La Crète prit le relais de l’hégémonie cycladique. Les fouilles de Cnossos, inaugurées par sir Arthur John Evans (1851-1941), conduisirent à la découverte des civilisations qu’il baptisa minoennes, d’après le nom du légendaire roi de Crète Minos. Le minoen ancien est encore une phase de maturation, la période « prépalatiale » de Nicolas Platon. On importe des céramiques des Cyclades et les premières armes des côtes anatoliennes. Mais déjà des produits purement minoens sont inventés, comme les doubles haches en cuivre et en bronze, qui seront le symbole du commerce crétois. La bijouterie est remarquable, et le trésor de l’île Mokhlos, dans le golfe de Mirabellos, comporte des pendentifs en feuilles et en fleurs qui annoncent le style naturaliste crétois. Les premiers poignards en bronze sont coulés à la fin de cette période. Au minoen moyen (2000-1700) sont bâtis les grands palais crétois : Cnossos, Malia, Phaistos. La puissance des princes crétois et leur richesse permettent à ceux-ci d’entretenir une cohorte de peintres, de céramistes et d’architectes. Une métallurgie originale se développe, avec des bijoux et des armes remarquables. Détruits vers 1700 av.

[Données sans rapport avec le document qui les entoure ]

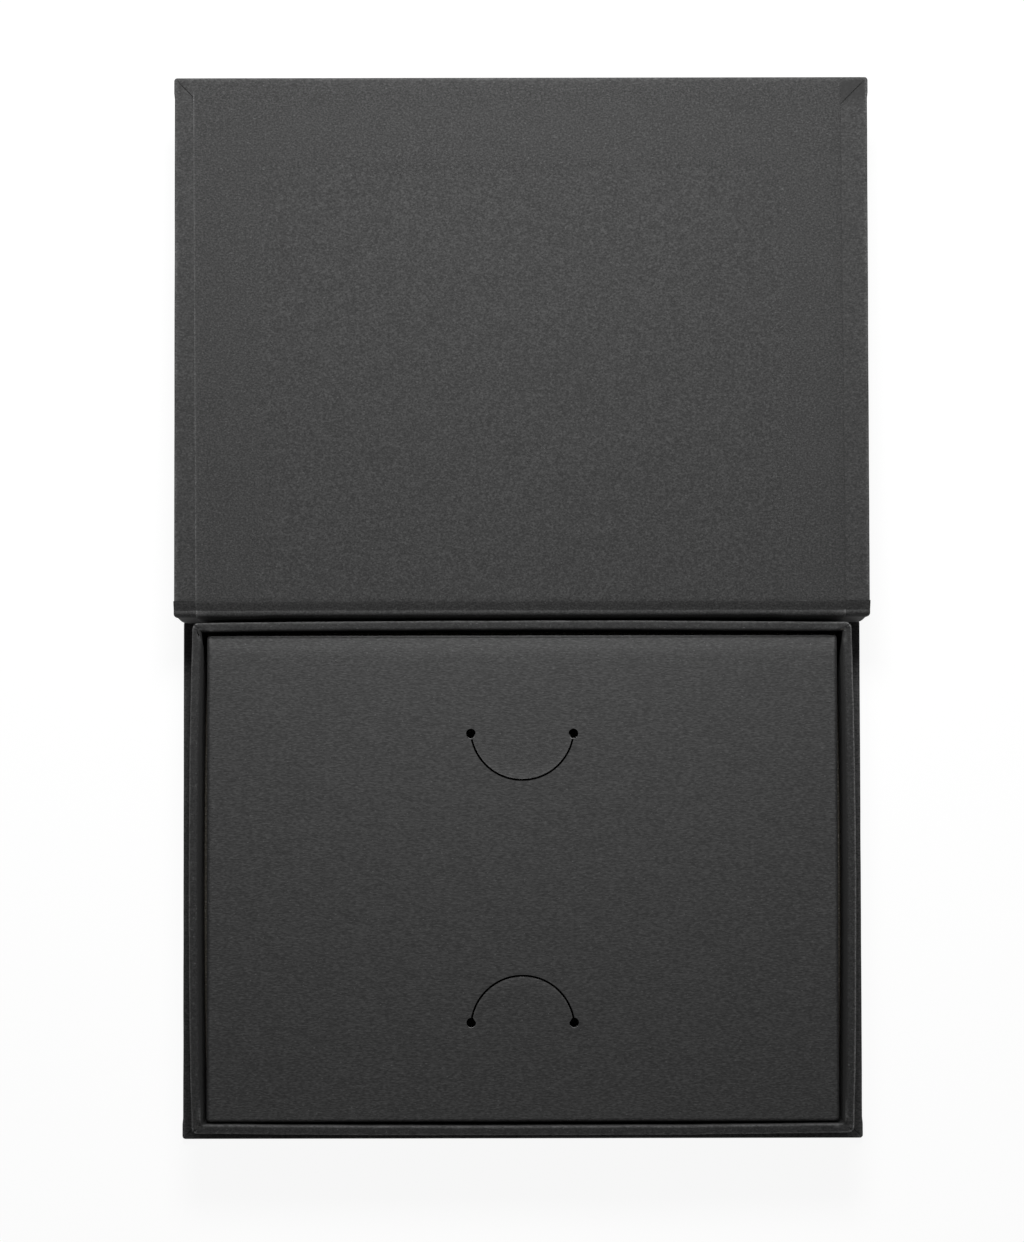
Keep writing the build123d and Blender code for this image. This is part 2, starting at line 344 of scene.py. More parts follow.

J.-C., les palais crétois furent reconstruits à nouveau (minoen récent), et de façon plus somptueuse encore. Sur les célèbres fresques de Cnossos jouent les dauphins, parade le prince aux plumes ou pointe le nez mutin de la « Parisienne ». La puissance de la Crète est à son apogée. Elle monopolise le commerce maritime. L’écriture (linéaire A) fait son apparition, remplaçant les signes hiéroglyphiques du minoen moyen. Mais, bientôt, c’est au tour de la Grèce d’avoir, par Mycènes, la direction du monde égéen. Les palais crétois sont encore détruits, puis occupés et reconstruits. Un nouveau système d’écriture (linéaire B) résulte de ces changements et semble être du grec archaïque. La nouvelle civilisation créto-mycénienne va s’éteindre vers 1500 av. J.-C.